── Source excerpt ──
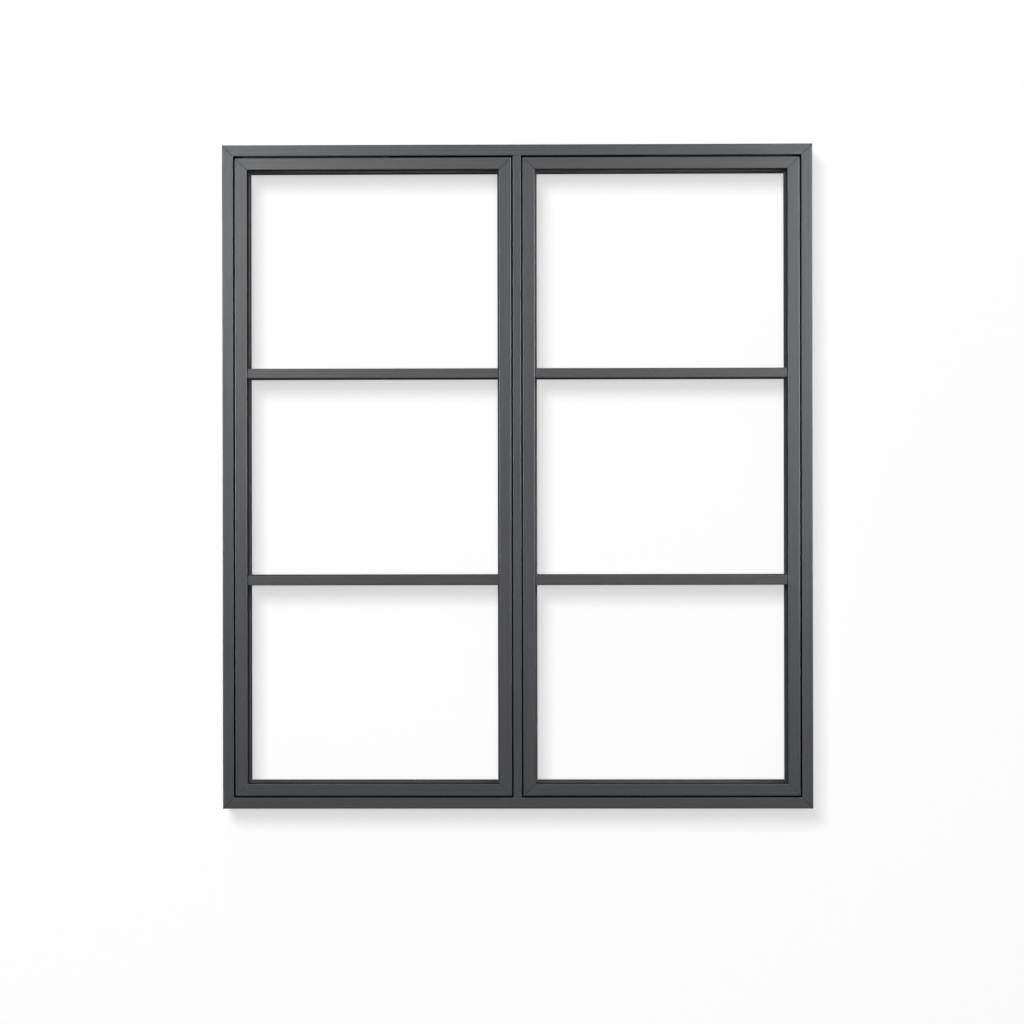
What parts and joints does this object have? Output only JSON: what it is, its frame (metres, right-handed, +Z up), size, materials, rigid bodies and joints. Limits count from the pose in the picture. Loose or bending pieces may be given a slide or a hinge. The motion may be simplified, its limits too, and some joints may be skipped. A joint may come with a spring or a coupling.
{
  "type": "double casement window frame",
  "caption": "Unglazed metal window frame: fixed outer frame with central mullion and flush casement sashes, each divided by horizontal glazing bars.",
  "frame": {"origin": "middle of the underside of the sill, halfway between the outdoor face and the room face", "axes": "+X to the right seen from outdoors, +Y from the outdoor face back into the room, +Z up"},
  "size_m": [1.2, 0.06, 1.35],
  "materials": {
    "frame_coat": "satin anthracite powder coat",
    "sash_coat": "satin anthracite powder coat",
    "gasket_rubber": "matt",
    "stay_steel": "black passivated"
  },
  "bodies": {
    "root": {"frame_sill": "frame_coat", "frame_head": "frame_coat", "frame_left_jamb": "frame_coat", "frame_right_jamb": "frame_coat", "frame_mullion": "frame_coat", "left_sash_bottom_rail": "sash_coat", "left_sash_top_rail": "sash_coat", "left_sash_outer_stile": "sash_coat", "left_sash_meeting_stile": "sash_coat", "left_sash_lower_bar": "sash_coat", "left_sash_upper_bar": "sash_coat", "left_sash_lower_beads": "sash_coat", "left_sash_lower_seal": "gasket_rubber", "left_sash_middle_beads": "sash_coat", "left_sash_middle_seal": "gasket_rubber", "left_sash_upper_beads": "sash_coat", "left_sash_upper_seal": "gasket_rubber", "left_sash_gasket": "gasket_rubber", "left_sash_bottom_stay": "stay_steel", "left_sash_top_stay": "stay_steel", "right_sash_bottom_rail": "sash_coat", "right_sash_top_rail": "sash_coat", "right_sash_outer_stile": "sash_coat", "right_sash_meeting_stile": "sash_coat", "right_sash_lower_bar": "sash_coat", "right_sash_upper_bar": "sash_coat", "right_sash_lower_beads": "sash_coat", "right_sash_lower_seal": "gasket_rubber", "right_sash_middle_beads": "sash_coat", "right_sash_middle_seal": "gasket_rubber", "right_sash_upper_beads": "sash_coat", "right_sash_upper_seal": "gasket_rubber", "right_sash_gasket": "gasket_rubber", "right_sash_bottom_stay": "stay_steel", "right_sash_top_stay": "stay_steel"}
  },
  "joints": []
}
───
### What is asked
Reproduce the data, keeping every line exactly the same.

### Output
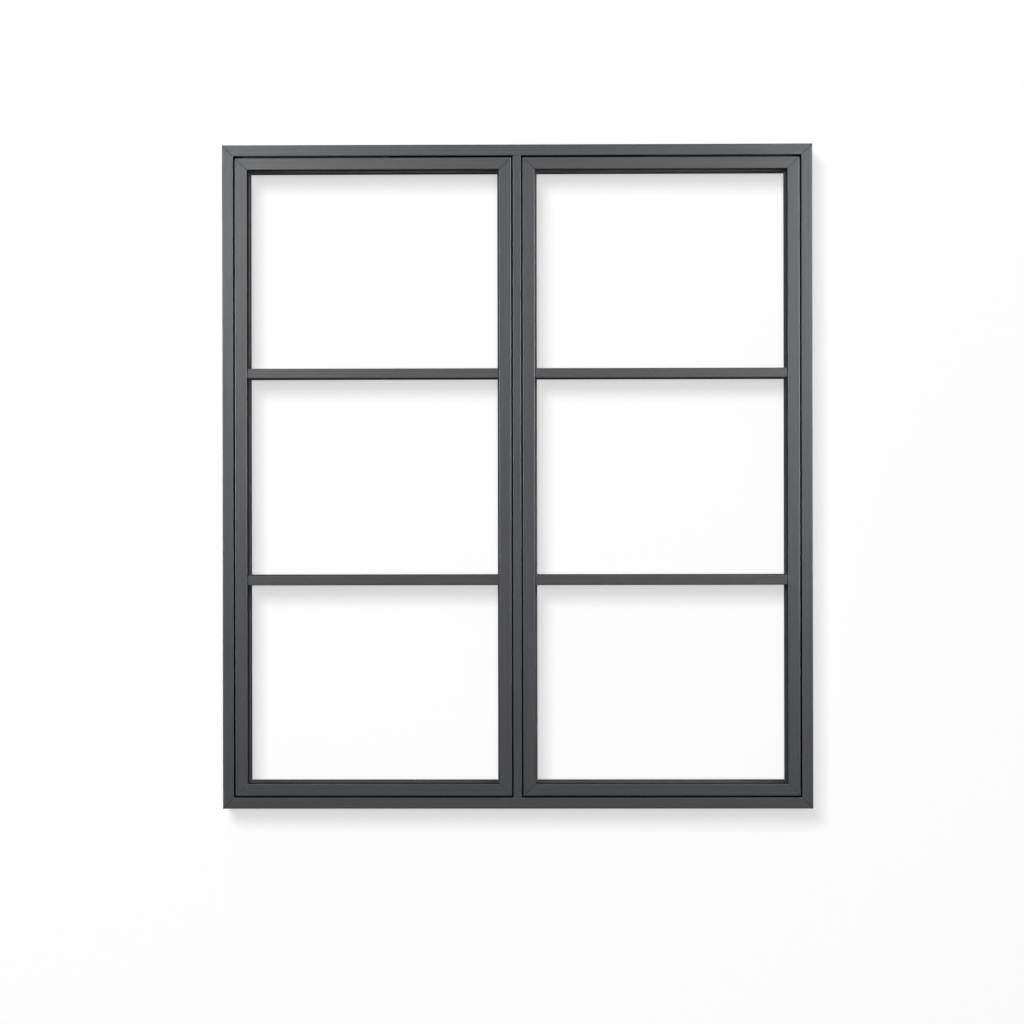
What parts and joints does this object have? Output only JSON: what it is, its frame (metres, right-handed, +Z up), size, materials, rigid bodies and joints. Limits count from the pose in the picture. Loose or bending pieces may be given a slide or a hinge. The motion may be simplified, its limits too, and some joints may be skipped. A joint may come with a spring or a coupling.
{
  "type": "double casement window frame",
  "caption": "Unglazed metal window frame: fixed outer frame with central mullion and flush casement sashes, each divided by horizontal glazing bars.",
  "frame": {"origin": "middle of the underside of the sill, halfway between the outdoor face and the room face", "axes": "+X to the right seen from outdoors, +Y from the outdoor face back into the room, +Z up"},
  "size_m": [1.2, 0.06, 1.35],
  "materials": {
    "frame_coat": "satin anthracite powder coat",
    "sash_coat": "satin anthracite powder coat",
    "gasket_rubber": "matt",
    "stay_steel": "black passivated"
  },
  "bodies": {
    "root": {"frame_sill": "frame_coat", "frame_head": "frame_coat", "frame_left_jamb": "frame_coat", "frame_right_jamb": "frame_coat", "frame_mullion": "frame_coat", "left_sash_bottom_rail": "sash_coat", "left_sash_top_rail": "sash_coat", "left_sash_outer_stile": "sash_coat", "left_sash_meeting_stile": "sash_coat", "left_sash_lower_bar": "sash_coat", "left_sash_upper_bar": "sash_coat", "left_sash_lower_beads": "sash_coat", "left_sash_lower_seal": "gasket_rubber", "left_sash_middle_beads": "sash_coat", "left_sash_middle_seal": "gasket_rubber", "left_sash_upper_beads": "sash_coat", "left_sash_upper_seal": "gasket_rubber", "left_sash_gasket": "gasket_rubber", "left_sash_bottom_stay": "stay_steel", "left_sash_top_stay": "stay_steel", "right_sash_bottom_rail": "sash_coat", "right_sash_top_rail": "sash_coat", "right_sash_outer_stile": "sash_coat", "right_sash_meeting_stile": "sash_coat", "right_sash_lower_bar": "sash_coat", "right_sash_upper_bar": "sash_coat", "right_sash_lower_beads": "sash_coat", "right_sash_lower_seal": "gasket_rubber", "right_sash_middle_beads": "sash_coat", "right_sash_middle_seal": "gasket_rubber", "right_sash_upper_beads": "sash_coat", "right_sash_upper_seal": "gasket_rubber", "right_sash_gasket": "gasket_rubber", "right_sash_bottom_stay": "stay_steel", "right_sash_top_stay": "stay_steel"}
  },
  "joints": []
}